## Stored data
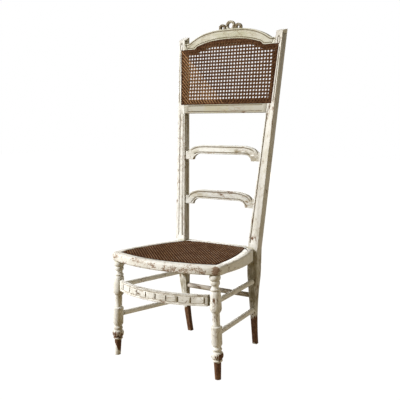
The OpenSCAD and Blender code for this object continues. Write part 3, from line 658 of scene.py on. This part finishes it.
def outer_edge(edge, level):
    """True on the outer edges of the frame's top, level 1, or underside, -1, but not where the
    side rails' square ends meet the front rail."""
    flat = [f for f in edge.link_faces if abs(f.normal.z) > flat_from]
    upright = [f for f in edge.link_faces if abs(f.normal.z) < upright_to]
    if not flat or not upright or flat[0].normal.z * level <= 0:
        return False
    normal = upright[0].normal
    middle = upright[0].calc_center_median()
    joint = abs(normal.y) > square_from and middle.y < joint_front_of
    return normal.x * middle.x + normal.y * middle.y > 0 and not joint


for node, material, over, under in (
        ("seat_rail_front", seat_paint, 0.010, 0.006), ("seat_rail_left", side_paint, 0.008, 0.006),
        ("seat_rail_right", side_paint, 0.008, 0.006), ("seat_rail_back", side_paint, 0.003, 0.003)):
    bm = blank(node)
    soften(bm, over, 5, lambda e: outer_edge(e, 1))
    soften(bm, under, 4, lambda e: outer_edge(e, -1))
    finish(bm, node + "_wood", node, material)

# ---- Front legs -----------------------------------------------------------------------------
# Turned legs with beads, a long barrel, a slim neck and a collar above a ball and ring. The
# paint is worn round the ball and stops in a ragged line below it, and the foot is dark bare
# wood with a little paint left, most of it on the left one.
ball_z, ball_spot_reach = 0.079, 0.021
ball_turns = (0.3, 1.35, 2.4, 3.44, 4.49, 5.54)
ball_low, ball_high = cut_box("front_leg_right", Z, ball_z)
ball = (ball_low + ball_high) / 2
ball_radius = (ball_high.y - ball_low.y) / 2
ball_spots = [(side * ball.x + ball_radius * math.cos(turn), ball.y + ball_radius * math.sin(turn), ball_z,
               ball_spot_reach) for side in (-1, 1) for turn in ball_turns]
leg_paint = painted("leg paint", chips=0.2, edge_chips=1.0, grime=0.3, grain=GRAIN_UP,
                    bare_below=0.060, ragged=0.010,
                    spots=ball_spots + [(0.24, -0.205, 0.086, 0.02), (0.222, -0.218, 0.275, 0.018)],
                    kept=[(-0.232, -0.209, 0.008, 0.034), (-0.234, -0.207, 0.03, 0.024),
                          (0.222, -0.1995, 0.0, 0.013)])
for node in ("front_leg_left", "front_leg_right"):
    finish(blank(node), node + "_wood", node, leg_paint)

# ---- Front stretcher ------------------------------------------------------------------------
# A bowed board, tenoned into the front legs. Upright slots part its front into a row of carved
# tablets, with a faint groove above them and another below.
# Its grooves take a light colour, which is dirt and painted shade in them.
stretcher_paint = painted("stretcher paint", chips=0.2, edge_chips=1.0, grime=0.45,
                          grain=GRAIN_ACROSS, groove_dirt=(0.60, 0.58, 0.5))
board_groove, groove_step, groove_steps = (0.0016, 0.0008), 0.0118, 15
low_groove_in, high_groove_in = 0.0075, 0.0065
bm = blank("front_stretcher")
board_low, board_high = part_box("front_stretcher")
bars = []
for z in (board_low.z + low_groove_in, board_high.z - high_groove_in):
    path = []
    for i in range(-groove_steps, groove_steps + 1):
        x = i * groove_step
        path.append(Vector((x, cut_box("front_stretcher", X, x)[0].y, z)))
    bars.append(groove_bar(path, *board_groove))
bm = carve(bm, bars)
finish(bm, "front_stretcher_board", "front_stretcher", stretcher_paint)

# ---- Round stretchers -----------------------------------------------------------------------
# Five plain round rods of wood, two at each side and one at the back, tenoned into the legs. The
# back one is a little stouter, and its paint has gone darker.
rod_paint = painted("rod paint", chips=0.06, edge_chips=0.3, grime=0.45, grain=GRAIN_BACK)
back_rod_paint = painted("back rod paint", paint=(0.55, 0.51, 0.47), chips=0.2, edge_chips=0.6,
                         grime=0.7, grain=GRAIN_ACROSS, stains=[(0.14, 0.16, 0.2, 0.035)])
back_rod_swell = 1.22
for node in ("side_stretcher_upper_left", "side_stretcher_upper_right",
             "side_stretcher_lower_left", "side_stretcher_lower_right"):
    finish(blank(node), node + "_rod", node, rod_paint)
bm = blank("back_stretcher")
low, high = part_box("back_stretcher")
middle = Matrix.Translation((low + high) / 2)
swell = middle @ Matrix.Diagonal((1, back_rod_swell, back_rod_swell, 1)) @ middle.inverted()
bmesh.ops.transform(bm, matrix=swell, verts=bm.verts)
finish(bm, "back_stretcher_rod", "back_stretcher", back_rod_paint)

# ---- Cane -----------------------------------------------------------------------------------
# Split rattan woven six ways: pairs of strands up and across, and single strands both ways on
# the slant, which leaves round holes. Round its edge the weave lies over a dense dark band, and
# a binder cane covers the rim.
split_cane, ins, outs = new_group("split cane", [
    ("Dark", "Color", (0.044, 0.0165, 0.007, 1)), ("Light", "Color", (0.39, 0.225, 0.11, 1)),
    ("Lightness", "Float", 0.5), ("Straight Tone", "Float", 0.4), ("Slant Highlight", "Float", 0.0)],
    [("Color", "Color"), ("Roughness", "Float"), ("Height", "Float")])
tree = split_cane
patch_share, fleck_share, slant_highlight_gain = 0.2, 0.8, 1.9
cane_rough, patch_smoother = 0.9, 0.2
place = add(tree, "TexCoord").outputs["Object"]
patch = step(tree, cloud(tree, place, 16, 4), 0.36, 0.66)
fleck = step(tree, cloud(tree, place, 330, 3), 0.36, 0.72)
tone = total(tree, times(tree, patch, patch_share), times(tree, fleck, fleck_share))
tone = times(tree, tone, ins["Lightness"])
# Painted highlight: the slanted strands, the upper ones most, are drawn lighter, as if lit along their
# tops.
painted_highlight = times(tree, times(tree, ins["Slant Highlight"], ins["Slant Highlight"]), slant_highlight_gain)
tone = times(tree, tone, total(tree, painted_highlight, ins["Straight Tone"]))
tree.links.new(blend(tree, tone, ins["Dark"], ins["Light"]), outs["Color"])
tree.links.new(less(tree, cane_rough, times(tree, patch, patch_smoother)), outs["Roughness"])
tree.links.new(fleck, outs["Height"])


def caned(name, lightness, straight=0.5):
    """Aged rattan, dark with lighter flecks and a painted highlight on the slanted strands: straight is
    how light the strands up and across are.
    """
    material = bpy.data.materials.new(name)
    material.use_nodes = True
    tree = material.node_tree
    shader = tree.nodes["Principled BSDF"]
    shader.inputs["Specular IOR Level"].default_value = 0.04
    slant = add(tree, "Attribute", attribute_name="slant")
    skin = add(tree, "Group", node_tree=split_cane)
    skin.inputs["Lightness"].default_value = lightness
    skin.inputs["Straight Tone"].default_value = straight
    tree.links.new(slant.outputs["Fac"], skin.inputs["Slant Highlight"])
    bump = add(tree, "Bump", {"Height": skin.outputs["Height"], "Strength": 0.5, "Distance": 0.0003})
    tree.links.new(skin.outputs["Color"], shader.inputs["Base Color"])
    tree.links.new(skin.outputs["Roughness"], shader.inputs["Roughness"])
    tree.links.new(bump.outputs["Normal"], shader.inputs["Normal"])
    return material


strand_cane = caned("cane strands", lightness=0.66)
seat_cane = caned("seat cane strands", lightness=0.52, straight=0.0)
band_cane = caned("cane band", lightness=0.12)
cane_pitch, pair_apart, uneven, edge_margin = 0.0133, 0.0018, 0.0006, 0.0025
strand_radius, strand_flat, weave_lift, strand_clear = 0.00185, 0.42, 0.0011, 0.0006
half_columns, half_slants = 60, 141
# Lifts at even and odd crossings of the lower and upper slants, and how much painted highlight their faces
# are marked with.
lower_lifts, upper_lifts = (0.4, 1.2), (1.7, 0.9)
lower_highlight, upper_highlight = 0.3, 1.0
uneven_turn, uneven_ratio = 7.3, 1.7


def woven(name, node, axis, low, high, to_frame):
    """Strands woven over the sheet of a node, whose width is read square to axis, low to high."""
    half_step = cane_pitch / 2
    rows = range(math.ceil(low / half_step), math.floor(high / half_step) + 1)
    widths = {j: cut_box(node, axis, j * half_step)[1].x - edge_margin for j in rows}
    columns = range(-half_columns, half_columns + 1)
    slants = range(-half_slants, half_slants + 1, 2)
    lines = []

    def lay(cells, shift, lift):
        """Adds the stretches of a strand through cells that lie on the sheet, a little unevenly."""
        run = []
        turn = uneven_turn * len(lines)
        shift = (shift[0] + uneven * math.sin(turn), shift[1] + uneven * math.cos(uneven_ratio * turn))
        for i, j in cells:
            if j in widths and abs(i * half_step) < widths[j]:
                run.append((i * half_step + shift[0], j * half_step + shift[1], lift(i, j)))
            else:
                if len(run) > 2:
                    lines.append(run)
                run = []
        if len(run) > 2:
            lines.append(run)

    def over(i, j):
        """One where a strand passes over at this crossing, minus one where it passes under."""
        return math.cos(math.pi * i / 2) * math.cos(math.pi * j / 2)

    for i in columns[::2]:
        for apart in (-pair_apart, pair_apart):
            lay([(i, j) for j in rows], (apart, 0), lambda i, j: weave_lift * over(i, j))
    for j in rows:
        if j % 2 == 0:
            for apart in (-pair_apart, pair_apart):
                lay([(i, j) for i in columns], (0, apart), lambda i, j: -weave_lift * over(i, j))
    straight = len(lines)
    for m in slants:
        lay([(m + j, j) for j in rows], (0, 0), lambda i, j: weave_lift * lower_lifts[i % 2])
    upper = len(lines)
    for m in slants:
        lay([(m - j, j) for j in rows], (0, 0), lambda i, j: weave_lift * upper_lifts[i % 2])
    bm = bmesh.new()
    slant = bm.faces.layers.float.new("slant")
    for highlight_mark, part in ((0.0, lines[:straight]), (lower_highlight, lines[straight:upper]),
                          (upper_highlight, lines[upper:])):
        curve = bpy.data.curves.new(name, "CURVE")
        curve.dimensions = "3D"
        curve.twist_mode = "Z_UP"
        curve.bevel_depth = strand_radius
        curve.bevel_resolution = 0
        curve.use_fill_caps = True
        for line in part:
            spline = curve.splines.new("POLY")
            spline.points.add(len(line) - 1)
            for point, (x, y, z) in zip(spline.points, line):
                point.co = (x, y, z / strand_flat, 1)
        holder = bpy.data.objects.new(name, curve)
        scene.collection.objects.link(holder)
        shape = holder.evaluated_get(bpy.context.evaluated_depsgraph_get())
        mesh = bpy.data.meshes.new_from_object(shape)
        bpy.data.objects.remove(holder)
        made = len(bm.faces)
        bm.from_mesh(mesh)
        bm.faces.ensure_lookup_table()
        for face in bm.faces[made:]:
            face[slant] = highlight_mark
    bmesh.ops.transform(bm, matrix=to_frame @ Matrix.Diagonal((1, 1, strand_flat, 1)), verts=bm.verts)
    return bm


def cane_band(node, width):
    """The dense band round a cane sheet: its outer width only, on both faces."""
    bm = blank(node)
    broad = sorted(bm.faces, key=lambda f: -f.calc_area())[:2]
    for face in broad:
        bmesh.ops.inset_region(bm, faces=[face], thickness=width, use_even_offset=True)
    bmesh.ops.delete(bm, geom=broad, context="FACES_ONLY")
    rims = [e for e in bm.edges if e.is_boundary]
    bmesh.ops.bridge_loops(bm, edges=rims)
    bmesh.ops.recalc_face_normals(bm, faces=bm.faces)
    return bm


panel_low, panel_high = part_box("back_cane")
seat_low, seat_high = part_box("seat_cane")
slope = (front_high - front_low) / (upright_high - upright_low)
sheet_z, back_band_width, seat_band_width = 1.0, 0.017, 0.012
sheet_front = cut_box("back_cane", Z, sheet_z)[0].y
up_the_back = Matrix(((1, 0, 0, 0), (0, slope, -1, sheet_front - slope * sheet_z - strand_clear),
                      (0, 1, 0, 0), (0, 0, 0, 1)))
on_the_seat = Matrix.Translation((0, 0, seat_high.z + strand_clear))
bm = woven("back_weave", "back_cane", Z, panel_low.z + edge_margin, panel_high.z - edge_margin,
           up_the_back)
finish(bm, "back_weave", "back_cane", strand_cane)
finish(cane_band("back_cane", back_band_width), "back_cane_band", "back_cane", band_cane)
bm = woven("seat_weave", "seat_cane", Y, seat_low.y + edge_margin, seat_high.y - edge_margin,
           on_the_seat)
finish(bm, "seat_weave", "seat_cane", seat_cane)
finish(cane_band("seat_cane", seat_band_width), "seat_cane_band", "seat_cane", band_cane)

# The binder canes keep their own shape, and take the dark cane as their finish.
for node in ("seat_cane_binder", "back_cane_binder"):
    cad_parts[node].data.materials.clear()
    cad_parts[node].data.materials.append(band_cane)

## Given task
Find the word "scene" in the material, then list each line that holds it.

## Exercise answer
The OpenSCAD and Blender code for this object continues. Write part 3, from line 658 of scene.py on. This part finishes it.
        scene.collection.objects.link(holder)